Юрий принял все эти слова на свой счет, понял их по-своему и пережил настоящее, большое горе. Днем мы были на итальянской выставке[343], он был даже не мрачный, а тихий и даже ушел к себе в кабинет и рыдал, как ребенок.
— Милая, у меня большое горе. Я понял все. Случилось то, чего я больше всего боялся. Ты ни в чем не виновата. Ведь ты его любишь. И теперь всему, всему конец…
Когда же, наконец, я поняла, в чем дело, и объяснила, что слова «никогда» и «уйду» относятся не к нему, он сразу мне поверил, понял и понемножку пришел в себя.
Бедный, бедный Юрий!
22 июля 1935. Понедельник
Каждый раз, когда время подходит к 8-ми, в библиотеке я начинаю волноваться. Но, выйдя за ворота, с невероятной четкостью становится ясно, что Борис не придет.
Неужели же он так ничего не найдет мне ответить на то письмо? О погоде — грусть. В пятницу вечером — обычный «Tour de quartier»[344], и зашли на Монпарнасе. Юрий говорит:
— Я понял, что разлюбил Париж.
И на обратном пути:
— Я разлюбил Монпарнасе, потому что там я всегда насторожен.
Кончилась эта прогулка слезами. Я плакала, а у Юрия не нашлось слов меня успокоить.
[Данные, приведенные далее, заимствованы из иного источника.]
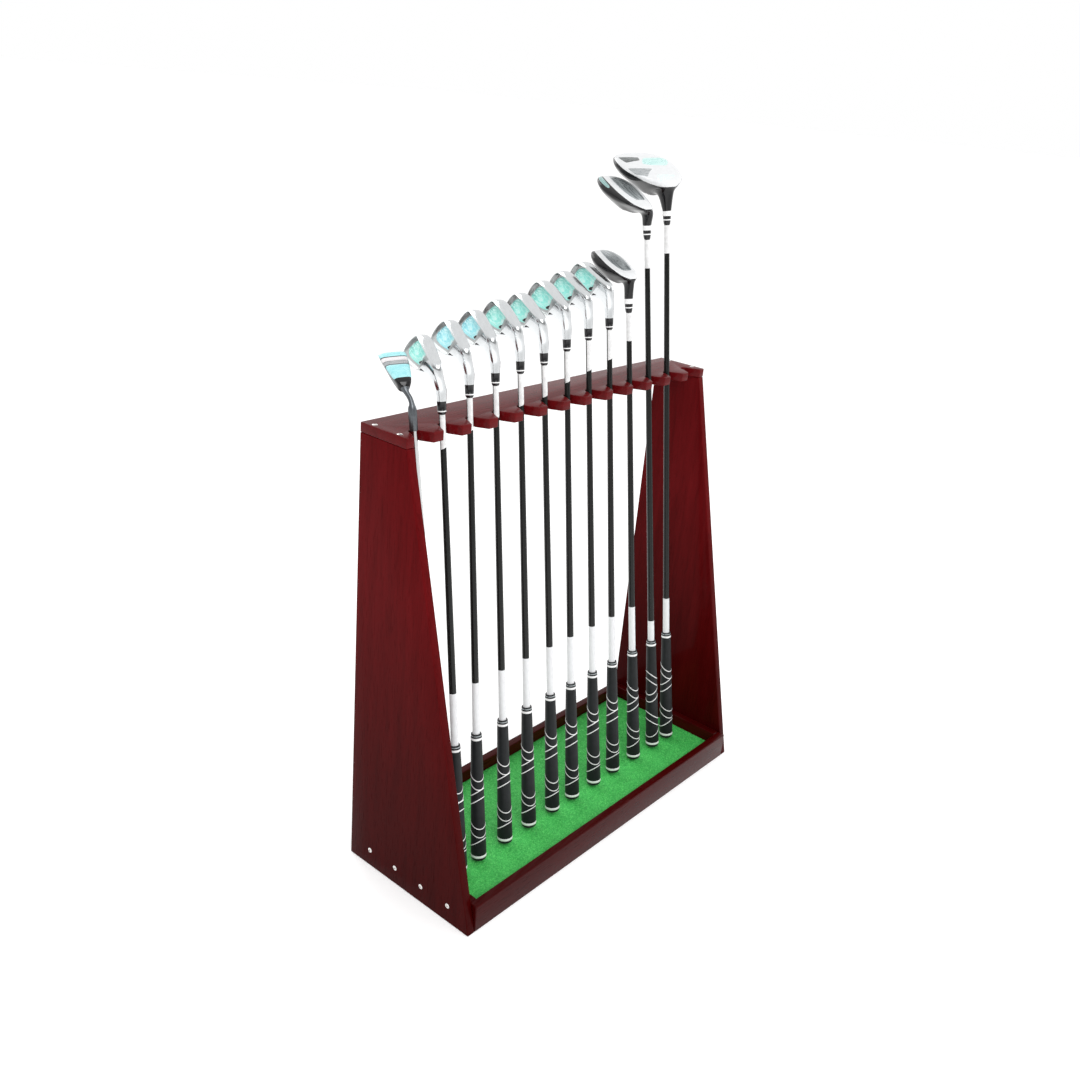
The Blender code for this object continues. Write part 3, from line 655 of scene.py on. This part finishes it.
class Head:
    """A head's surface: t runs over its key sections from the hosel to the toe, and angle round each."""

    def __init__(self, club):
        self.club = club
        self.kind, length, _, loft, turn, self.size = CLUBS[club]
        self.slot = SLOTS[self.kind]
        self.loft = math.radians(loft)
        self.matrix = club_matrix(club) @ head_matrix(self.kind, length, turn)
        lie, sole = LIE[self.kind], SOLE_DISTANCE[self.kind]
        hosel = 1000 * (PUTTER_HOSEL_RADIUS if self.kind == "putter" else HOSEL_RADIUS)
        keys = [hosel_station(sole - 1, hosel, lie)]
        if self.kind == "putter":
            keys += [hosel_station(sole - 11, hosel - 0.4, lie), hosel_station(sole - 17, hosel - 2.4, lie)]
            keys += PUTTER_STATIONS
        elif self.kind == "iron":
            keys += [hosel_station(sole - 18, hosel + 1.3, lie), *IRON_STATIONS]
        else:
            keys += [hosel_station(sole - 4, hosel + 0.2, lie), *wood_stations(self.kind)]
            self.size = WOOD_SKIN_SIZE
            self.matrix = Matrix.Translation((0, 0, -WOOD_SKIN_DROP)) @ self.matrix
        self.keys = [(*top, *bottom, *at_top, *at_sole, power, share)
                     for top, bottom, at_top, at_sole, power, share in keys]
        self.last = len(self.keys) - 1

    def row(self, t):
        """A section's numbers at t, on a smooth curve through the key sections."""
        t = min(max(t, 0.0), self.last)
        index = min(int(t), self.last - 1)
        t -= index
        near = [self.keys[min(max(index + k, 0), self.last)] for k in (-1, 0, 1, 2)]
        weights = ((-t + 2 * t**2 - t**3) / 2, (2 - 5 * t**2 + 3 * t**3) / 2,
                   (t + 4 * t**2 - 3 * t**3) / 2, (t**3 - t**2) / 2)
        return [sum(weight * value for weight, value in zip(weights, four)) for four in zip(*near)]

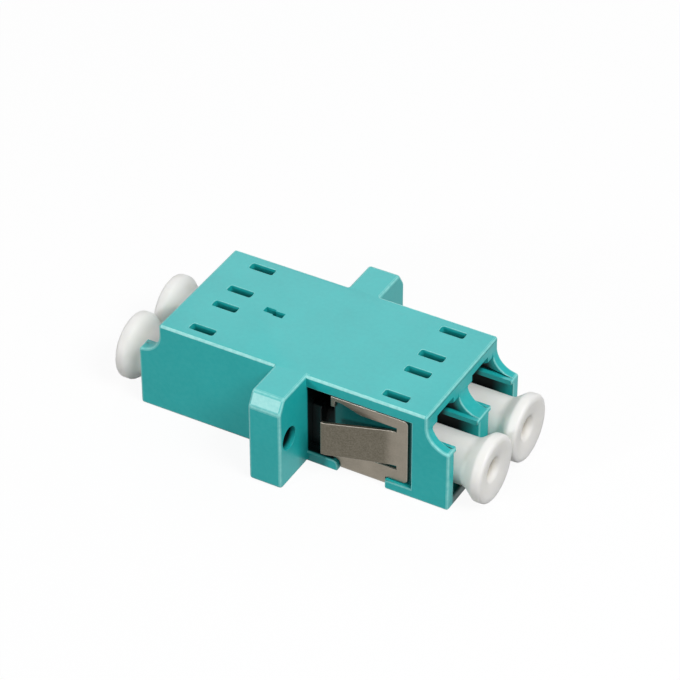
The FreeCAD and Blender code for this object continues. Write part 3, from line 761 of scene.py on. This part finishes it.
def floor_card():
    """White card: it shows nearly white with the object's shadow on it, and bounces less light."""
    material, tree, place = new_material("white_card")
    fibres = add(tree, "ShaderNodeTexNoise", {
        "Vector": place, "Scale": per_metre(0.8), "Detail": 3.0,
    })
    tone = add(tree, "ShaderNodeMix", {
        "Factor_Float": out(fibres, "Fac"), "A_Color": linear("#F8F8F8"),
        "B_Color": linear("#FDFDFD"),
    }, data_type="RGBA")
    card = add(tree, "ShaderNodeBsdfDiffuse", {"Color": out(tone, "Result_Color")})
    glow = add(tree, "ShaderNodeEmission", {"Color": linear("#FFFFFF"), "Strength": 1.0})
    seen = add(tree, "ShaderNodeMixShader", {
        "Fac": CARD_GLOW, "Shader": out(card, "BSDF"), "Shader_001": out(glow, "Emission"),
    })
    bounced = add(tree, "ShaderNodeBsdfDiffuse", {"Color": linear("#858585")})
    both = add(tree, "ShaderNodeMixShader", {
        "Fac": seen_directly(tree), "Shader": out(bounced, "BSDF"),
        "Shader_001": out(seen, "Shader"),
    })
    add(tree, "ShaderNodeOutputMaterial", {"Surface": out(both, "Shader")})
    return material


def white_room():
    """White walls where they are seen, and a weaker light from them on the object."""
    world = bpy.data.worlds.new("white_room")
    world.use_nodes = True
    tree = world.node_tree
    tree.nodes.clear()
    seen = add(tree, "ShaderNodeBackground", {"Color": linear("#FFFFFF"), "Strength": 1.0})
    fill = add(tree, "ShaderNodeBackground", {"Color": linear("#F9FAFF"), "Strength": 0.25})
    both = add(tree, "ShaderNodeMixShader", {
        "Fac": seen_directly(tree), "Shader": out(fill, "Background"),
        "Shader_001": out(seen, "Background"),
    })
    add(tree, "ShaderNodeOutputWorld", {"Surface": out(both, "Shader")})
    bpy.context.scene.world = world


def lamp(name, place, width, power):
    """A round soft lamp that is turned towards the object's foot."""
    light = bpy.data.lights.new(name, "AREA")
    light.shape = "DISK"
    light.size = width
    light.energy = power
    thing = bpy.data.objects.new(name, light)
    bpy.context.scene.collection.objects.link(thing)
    thing.location = place
    thing.rotation_euler = (-Vector(place)).to_track_quat("-Z", "Y").to_euler()


def camera():
    """The photograph's viewing angle: a long lens, from the front right and above."""
    lens = bpy.data.cameras.new("camera")
    lens.lens = CAMERA_LENS
    lens.clip_start = 0.01
    thing = bpy.data.objects.new("camera", lens)
    bpy.context.scene.collection.objects.link(thing)
    thing.location = CAMERA_PLACE
    thing.rotation_euler = [math.radians(angle) for angle in CAMERA_TURN]
    bpy.context.scene.camera = thing


studio()
camera()
bpy.context.scene.view_settings.view_transform = "Standard"
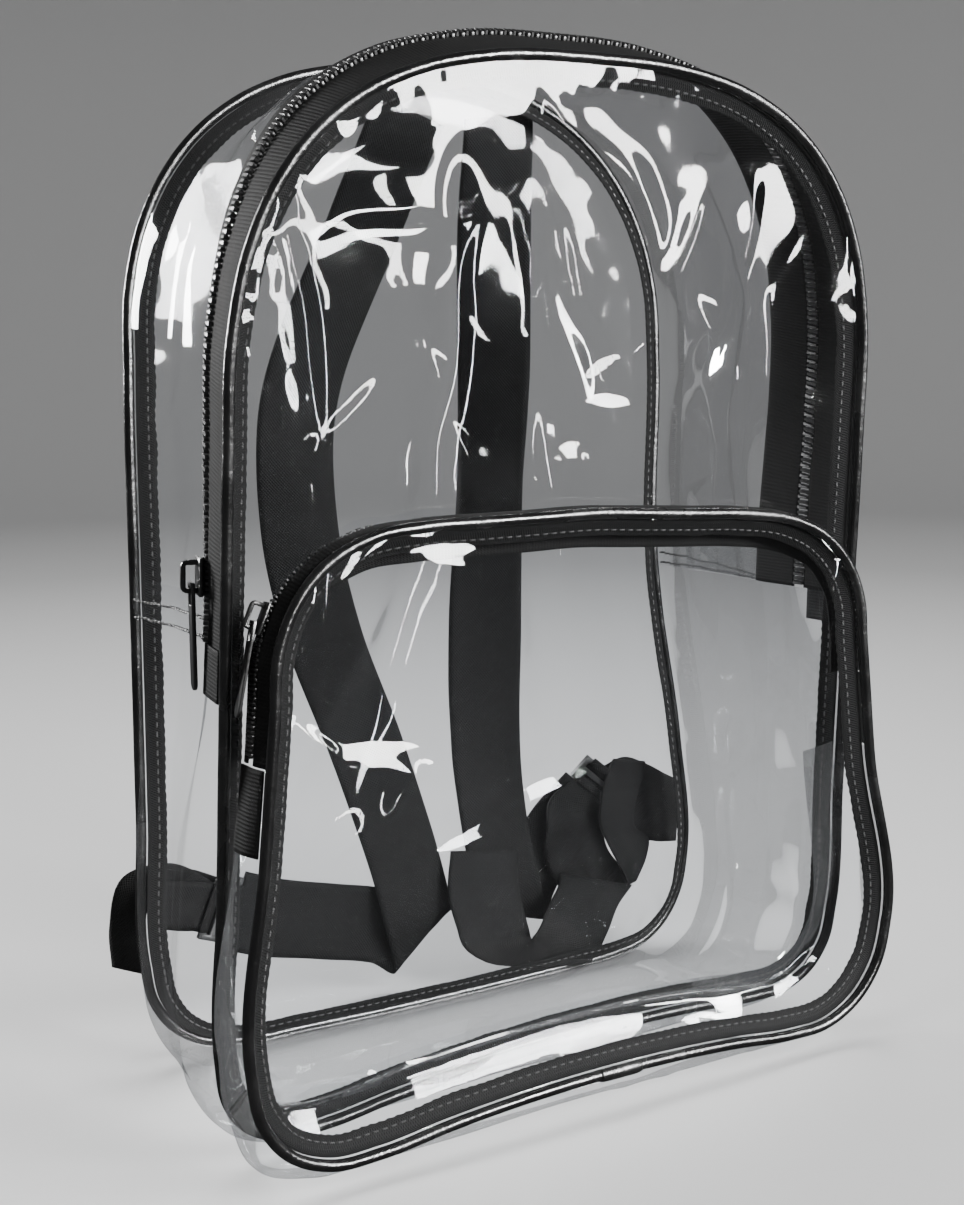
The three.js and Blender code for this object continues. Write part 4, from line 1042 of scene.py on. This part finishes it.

Юрия мне мучительно жаль. Но я опять стала раздражаться на него, пафосом жить нельзя, идиллия вечно продолжаться не может.
Юрий как-то спросил:
— Тебе очень невмоготу?
Не то, что «невмоготу», но очень грустно. И вот эту-то грусть Юрий мне никогда не может простить.
25 июля 1935. Четверг
Вчера сделала с Юрием чудесную прогулку на велосипедах. Дала велосипед Ел<ена> Евг<еньевна>. И лесными и полевыми дорогами — в Версаль.
Здесь было вклеено письмо Бориса. Из-за моей последней любви к Борису я это письмо сожгла, чтобы никогда и никто не нашел компрометирующего его документа. Не в моих принципах делать такие вещи — я люблю обнаженную правду — но из-за моей любви к этому человеку (от нее отречься я уже не могу) — я это сделала.
2 августа 1935. Пятница
Вчера Игорь уехал в колонию[345]. С большими трудностями, с большими скандалами дома, удалось это сделать. Подвез нас Зеелер[346] — уехал и не оставил никакого распоряжения, мы остались совсем без денег, начали разговоры о «нашей инертности», отом, что «если бы не мы, ничего б никогда не сделали» и т. д. А вот — взяли, да и сделали! Правда, отношения у нас совсем испорчены, с сегодняшнего дня мы даже разделились и по хозяйству, «чтобы улучшить отношения».
Игорешку, неожиданно для меня, отпустили в прошлую пятницу. Прихожу к нему — дети встречают меня криком: «Il est gueri»[347]. Действительно, утром он был у доктора и несколько дней был признан здоровым. Игорь так разволновался, что даже плакал и не мог, конечно, объяснить, почему. Я ему принесла коржики — так он даже есть их не мог, отдал товарищам. Как было не взять его в тот же день!